China’s industrial production grew at a faster rate as the shortage in electricity eased in October and retail sales growth accelerated despite the rising number of Covid cases. However, property investment growth weakened raising concern about construction activity going forward.
Industrial production grew at a pace of 3.5 percent after rising 3.1 percent in September, the National Bureau of Statistics said. Economists had forecast annual increase of 3.0 percent.
Likewise, annual growth in retail sales improved to 4.9 percent in October from 4.4 percent in September. Sales were expected to climb at a slower pace of 3.5 percent.
Industrial growth rebounded last month as energy shortages eased, Julian Evans-Pritchard and Sheana Yue, economists at Capital Economics, said. But this pick-up is likely to be short-lived given the deepening downturn in property construction.
Further, economists noted that the pace of recovery in retail sales slowed and the near-term outlook for services activity is being clouded by renewed virus outbreaks.

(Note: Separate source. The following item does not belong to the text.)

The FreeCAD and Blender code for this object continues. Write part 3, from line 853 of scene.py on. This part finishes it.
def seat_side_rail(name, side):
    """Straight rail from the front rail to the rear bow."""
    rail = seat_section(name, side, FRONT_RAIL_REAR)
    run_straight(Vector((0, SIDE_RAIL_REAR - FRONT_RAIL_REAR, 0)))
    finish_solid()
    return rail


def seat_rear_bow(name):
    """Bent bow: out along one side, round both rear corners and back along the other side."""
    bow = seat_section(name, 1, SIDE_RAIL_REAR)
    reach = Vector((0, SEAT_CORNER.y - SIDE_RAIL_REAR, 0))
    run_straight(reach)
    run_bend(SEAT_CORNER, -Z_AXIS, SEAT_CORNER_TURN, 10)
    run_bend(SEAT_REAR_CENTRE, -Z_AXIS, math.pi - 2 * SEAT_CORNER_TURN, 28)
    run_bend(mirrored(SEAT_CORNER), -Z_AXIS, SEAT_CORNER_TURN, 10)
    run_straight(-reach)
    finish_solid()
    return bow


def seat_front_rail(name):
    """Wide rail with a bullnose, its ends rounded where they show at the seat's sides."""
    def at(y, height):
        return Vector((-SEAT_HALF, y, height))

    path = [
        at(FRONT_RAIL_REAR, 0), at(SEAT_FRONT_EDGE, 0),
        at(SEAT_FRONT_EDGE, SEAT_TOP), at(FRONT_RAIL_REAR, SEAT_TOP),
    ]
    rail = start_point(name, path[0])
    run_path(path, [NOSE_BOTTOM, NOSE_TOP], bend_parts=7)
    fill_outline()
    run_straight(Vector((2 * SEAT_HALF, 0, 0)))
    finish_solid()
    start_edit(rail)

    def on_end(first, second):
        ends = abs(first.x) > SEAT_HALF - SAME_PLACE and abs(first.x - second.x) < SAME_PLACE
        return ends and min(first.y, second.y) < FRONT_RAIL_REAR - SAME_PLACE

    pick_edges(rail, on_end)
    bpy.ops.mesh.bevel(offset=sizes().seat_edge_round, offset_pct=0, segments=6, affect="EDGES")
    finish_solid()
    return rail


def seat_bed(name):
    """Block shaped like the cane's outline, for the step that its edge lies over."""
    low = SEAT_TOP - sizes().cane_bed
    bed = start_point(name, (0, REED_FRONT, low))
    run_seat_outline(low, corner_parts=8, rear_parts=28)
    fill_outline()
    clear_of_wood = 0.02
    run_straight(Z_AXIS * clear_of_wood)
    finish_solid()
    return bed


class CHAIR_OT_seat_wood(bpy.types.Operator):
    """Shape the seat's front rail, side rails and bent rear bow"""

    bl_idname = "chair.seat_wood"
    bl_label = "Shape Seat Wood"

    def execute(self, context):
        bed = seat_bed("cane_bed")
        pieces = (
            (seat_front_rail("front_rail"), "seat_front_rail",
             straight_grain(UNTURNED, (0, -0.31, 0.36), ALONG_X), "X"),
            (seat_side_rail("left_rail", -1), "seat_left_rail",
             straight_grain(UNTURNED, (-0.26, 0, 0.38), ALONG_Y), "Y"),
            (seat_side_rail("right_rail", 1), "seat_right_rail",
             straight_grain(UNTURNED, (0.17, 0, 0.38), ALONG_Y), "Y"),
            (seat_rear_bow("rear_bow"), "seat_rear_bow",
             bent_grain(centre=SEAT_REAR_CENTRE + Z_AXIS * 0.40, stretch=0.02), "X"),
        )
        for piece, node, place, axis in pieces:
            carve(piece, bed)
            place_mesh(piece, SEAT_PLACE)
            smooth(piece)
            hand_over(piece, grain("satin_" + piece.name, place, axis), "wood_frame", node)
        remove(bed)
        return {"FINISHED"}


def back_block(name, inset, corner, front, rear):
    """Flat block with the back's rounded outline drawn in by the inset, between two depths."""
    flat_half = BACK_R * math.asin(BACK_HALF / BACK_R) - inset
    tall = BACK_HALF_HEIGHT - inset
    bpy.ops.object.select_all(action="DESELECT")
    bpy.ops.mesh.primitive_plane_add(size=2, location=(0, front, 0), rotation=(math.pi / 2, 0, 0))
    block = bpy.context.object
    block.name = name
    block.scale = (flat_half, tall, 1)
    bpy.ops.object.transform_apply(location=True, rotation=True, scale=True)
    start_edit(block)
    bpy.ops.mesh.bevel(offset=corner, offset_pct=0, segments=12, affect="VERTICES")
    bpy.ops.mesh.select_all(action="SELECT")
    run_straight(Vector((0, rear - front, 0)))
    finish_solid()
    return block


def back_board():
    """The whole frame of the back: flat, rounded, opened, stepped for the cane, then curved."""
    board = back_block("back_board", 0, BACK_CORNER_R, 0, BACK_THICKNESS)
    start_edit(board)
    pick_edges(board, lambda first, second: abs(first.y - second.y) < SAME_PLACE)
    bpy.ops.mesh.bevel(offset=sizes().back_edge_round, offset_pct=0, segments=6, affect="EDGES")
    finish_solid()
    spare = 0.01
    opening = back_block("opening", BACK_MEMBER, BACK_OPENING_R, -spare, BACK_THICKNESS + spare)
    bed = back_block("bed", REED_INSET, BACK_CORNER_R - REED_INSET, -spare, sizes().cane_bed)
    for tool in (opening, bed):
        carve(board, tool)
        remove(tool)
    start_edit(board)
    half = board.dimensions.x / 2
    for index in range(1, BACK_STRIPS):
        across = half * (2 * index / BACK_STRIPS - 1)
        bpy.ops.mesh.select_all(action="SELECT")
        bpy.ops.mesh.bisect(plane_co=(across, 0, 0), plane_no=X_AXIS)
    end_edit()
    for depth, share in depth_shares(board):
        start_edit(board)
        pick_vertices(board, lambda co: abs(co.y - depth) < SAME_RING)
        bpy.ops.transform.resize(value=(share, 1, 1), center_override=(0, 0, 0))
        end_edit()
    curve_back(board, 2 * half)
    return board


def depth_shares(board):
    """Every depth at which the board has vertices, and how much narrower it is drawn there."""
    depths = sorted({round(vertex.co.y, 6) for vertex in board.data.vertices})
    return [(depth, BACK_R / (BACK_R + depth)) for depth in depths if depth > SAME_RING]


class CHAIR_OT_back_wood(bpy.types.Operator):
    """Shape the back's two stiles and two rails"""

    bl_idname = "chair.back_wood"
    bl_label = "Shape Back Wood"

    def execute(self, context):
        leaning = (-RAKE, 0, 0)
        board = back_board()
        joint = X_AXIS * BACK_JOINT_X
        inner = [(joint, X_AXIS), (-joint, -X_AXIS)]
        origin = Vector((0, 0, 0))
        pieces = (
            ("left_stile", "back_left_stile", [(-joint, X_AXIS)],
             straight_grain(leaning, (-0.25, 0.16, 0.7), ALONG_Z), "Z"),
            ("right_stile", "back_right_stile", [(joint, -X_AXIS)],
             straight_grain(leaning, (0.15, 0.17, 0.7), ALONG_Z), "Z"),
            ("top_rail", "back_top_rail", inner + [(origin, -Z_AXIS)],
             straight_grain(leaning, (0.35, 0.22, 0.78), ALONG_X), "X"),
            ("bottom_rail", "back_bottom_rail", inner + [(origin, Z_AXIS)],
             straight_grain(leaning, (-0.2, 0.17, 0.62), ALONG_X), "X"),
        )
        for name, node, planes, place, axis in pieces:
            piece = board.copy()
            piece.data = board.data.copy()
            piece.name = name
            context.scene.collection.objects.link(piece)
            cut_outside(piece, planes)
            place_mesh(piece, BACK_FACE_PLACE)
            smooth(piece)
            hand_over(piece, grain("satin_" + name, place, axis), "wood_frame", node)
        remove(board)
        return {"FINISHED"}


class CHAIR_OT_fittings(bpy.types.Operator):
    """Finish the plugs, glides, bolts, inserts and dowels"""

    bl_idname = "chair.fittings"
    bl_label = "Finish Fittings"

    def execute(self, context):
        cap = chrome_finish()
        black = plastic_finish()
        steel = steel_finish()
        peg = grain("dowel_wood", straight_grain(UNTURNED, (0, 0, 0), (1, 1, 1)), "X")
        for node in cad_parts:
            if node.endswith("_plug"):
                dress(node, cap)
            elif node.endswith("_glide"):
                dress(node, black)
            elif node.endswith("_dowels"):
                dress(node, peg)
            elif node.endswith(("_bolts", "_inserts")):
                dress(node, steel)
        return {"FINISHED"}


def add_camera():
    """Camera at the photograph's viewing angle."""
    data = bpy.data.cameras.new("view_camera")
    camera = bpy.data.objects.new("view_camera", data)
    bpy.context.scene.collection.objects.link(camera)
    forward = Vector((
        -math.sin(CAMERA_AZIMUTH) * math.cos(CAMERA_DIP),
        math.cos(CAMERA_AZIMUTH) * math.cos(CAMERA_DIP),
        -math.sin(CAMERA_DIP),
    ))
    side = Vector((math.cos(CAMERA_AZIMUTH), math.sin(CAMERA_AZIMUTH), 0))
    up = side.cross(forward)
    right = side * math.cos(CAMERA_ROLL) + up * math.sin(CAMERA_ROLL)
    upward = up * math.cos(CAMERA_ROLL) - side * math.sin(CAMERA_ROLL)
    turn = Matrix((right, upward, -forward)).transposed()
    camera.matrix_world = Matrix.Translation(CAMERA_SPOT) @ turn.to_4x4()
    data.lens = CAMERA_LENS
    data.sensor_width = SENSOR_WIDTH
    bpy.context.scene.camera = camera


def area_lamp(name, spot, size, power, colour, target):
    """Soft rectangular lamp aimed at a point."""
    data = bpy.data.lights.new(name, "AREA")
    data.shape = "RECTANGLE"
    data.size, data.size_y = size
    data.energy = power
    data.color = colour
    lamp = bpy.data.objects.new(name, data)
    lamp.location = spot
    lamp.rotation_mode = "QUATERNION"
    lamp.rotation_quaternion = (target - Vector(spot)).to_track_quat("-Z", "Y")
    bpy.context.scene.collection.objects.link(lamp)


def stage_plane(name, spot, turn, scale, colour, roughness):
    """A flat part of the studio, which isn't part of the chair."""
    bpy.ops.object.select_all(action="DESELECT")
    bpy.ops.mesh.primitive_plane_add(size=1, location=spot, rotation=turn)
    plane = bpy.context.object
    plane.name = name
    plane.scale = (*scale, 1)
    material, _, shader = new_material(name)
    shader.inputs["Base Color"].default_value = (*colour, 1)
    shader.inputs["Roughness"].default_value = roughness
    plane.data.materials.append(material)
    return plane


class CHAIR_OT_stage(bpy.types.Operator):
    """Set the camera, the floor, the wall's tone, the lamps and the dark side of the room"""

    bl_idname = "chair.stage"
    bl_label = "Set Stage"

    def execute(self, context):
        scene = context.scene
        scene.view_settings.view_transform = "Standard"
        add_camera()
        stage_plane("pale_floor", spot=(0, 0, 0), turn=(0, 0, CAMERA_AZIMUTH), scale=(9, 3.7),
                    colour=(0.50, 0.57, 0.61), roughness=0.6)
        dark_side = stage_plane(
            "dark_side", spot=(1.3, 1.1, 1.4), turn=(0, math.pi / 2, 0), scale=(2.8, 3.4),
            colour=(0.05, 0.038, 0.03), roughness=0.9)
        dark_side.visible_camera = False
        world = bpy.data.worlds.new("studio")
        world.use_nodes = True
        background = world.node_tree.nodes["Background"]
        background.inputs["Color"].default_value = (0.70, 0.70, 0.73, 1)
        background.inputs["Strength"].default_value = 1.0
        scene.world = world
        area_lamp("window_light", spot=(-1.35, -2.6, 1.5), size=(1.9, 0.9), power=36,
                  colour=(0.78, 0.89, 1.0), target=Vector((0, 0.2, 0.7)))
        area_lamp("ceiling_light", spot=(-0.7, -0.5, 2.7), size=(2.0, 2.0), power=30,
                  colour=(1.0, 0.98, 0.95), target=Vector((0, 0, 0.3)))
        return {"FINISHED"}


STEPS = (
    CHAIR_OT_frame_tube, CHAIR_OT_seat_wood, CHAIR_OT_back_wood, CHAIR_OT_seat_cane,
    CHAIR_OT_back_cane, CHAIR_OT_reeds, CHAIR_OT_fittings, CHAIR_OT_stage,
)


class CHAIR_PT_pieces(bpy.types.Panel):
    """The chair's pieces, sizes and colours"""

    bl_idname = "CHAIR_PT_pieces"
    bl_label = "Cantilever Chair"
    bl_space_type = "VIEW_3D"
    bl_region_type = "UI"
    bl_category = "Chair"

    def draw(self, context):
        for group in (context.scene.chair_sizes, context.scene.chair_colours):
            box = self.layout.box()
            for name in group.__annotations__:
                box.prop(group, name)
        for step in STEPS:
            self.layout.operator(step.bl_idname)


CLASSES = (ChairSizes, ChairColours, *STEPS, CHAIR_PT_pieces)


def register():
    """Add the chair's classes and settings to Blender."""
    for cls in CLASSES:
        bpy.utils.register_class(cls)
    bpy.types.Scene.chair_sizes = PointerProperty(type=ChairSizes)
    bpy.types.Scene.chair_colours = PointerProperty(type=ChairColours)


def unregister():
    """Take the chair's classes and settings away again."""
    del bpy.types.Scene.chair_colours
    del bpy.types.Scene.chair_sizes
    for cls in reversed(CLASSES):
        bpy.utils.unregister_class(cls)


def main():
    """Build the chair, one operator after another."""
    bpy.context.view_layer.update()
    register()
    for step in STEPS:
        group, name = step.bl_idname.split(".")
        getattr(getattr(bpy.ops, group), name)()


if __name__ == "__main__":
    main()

During January to October, fixed asset investment was up 6.1 percent annually, but slower than the 7.3 percent expansion logged in January to September period. This was slightly weaker than the economists’ forecast of 6.2 percent.
The unemployment rate held steady at 4.9 percent in October.
October’s growth in industrial production, investment and retail sales was very mixed, Iris Pang, an economist at ING said. Sudden electricity outages will probably not re-occur.
But questions remain about real estate policies and the unexplained sluggishness of infrastructure investment and the outlook for 2022, the economist added.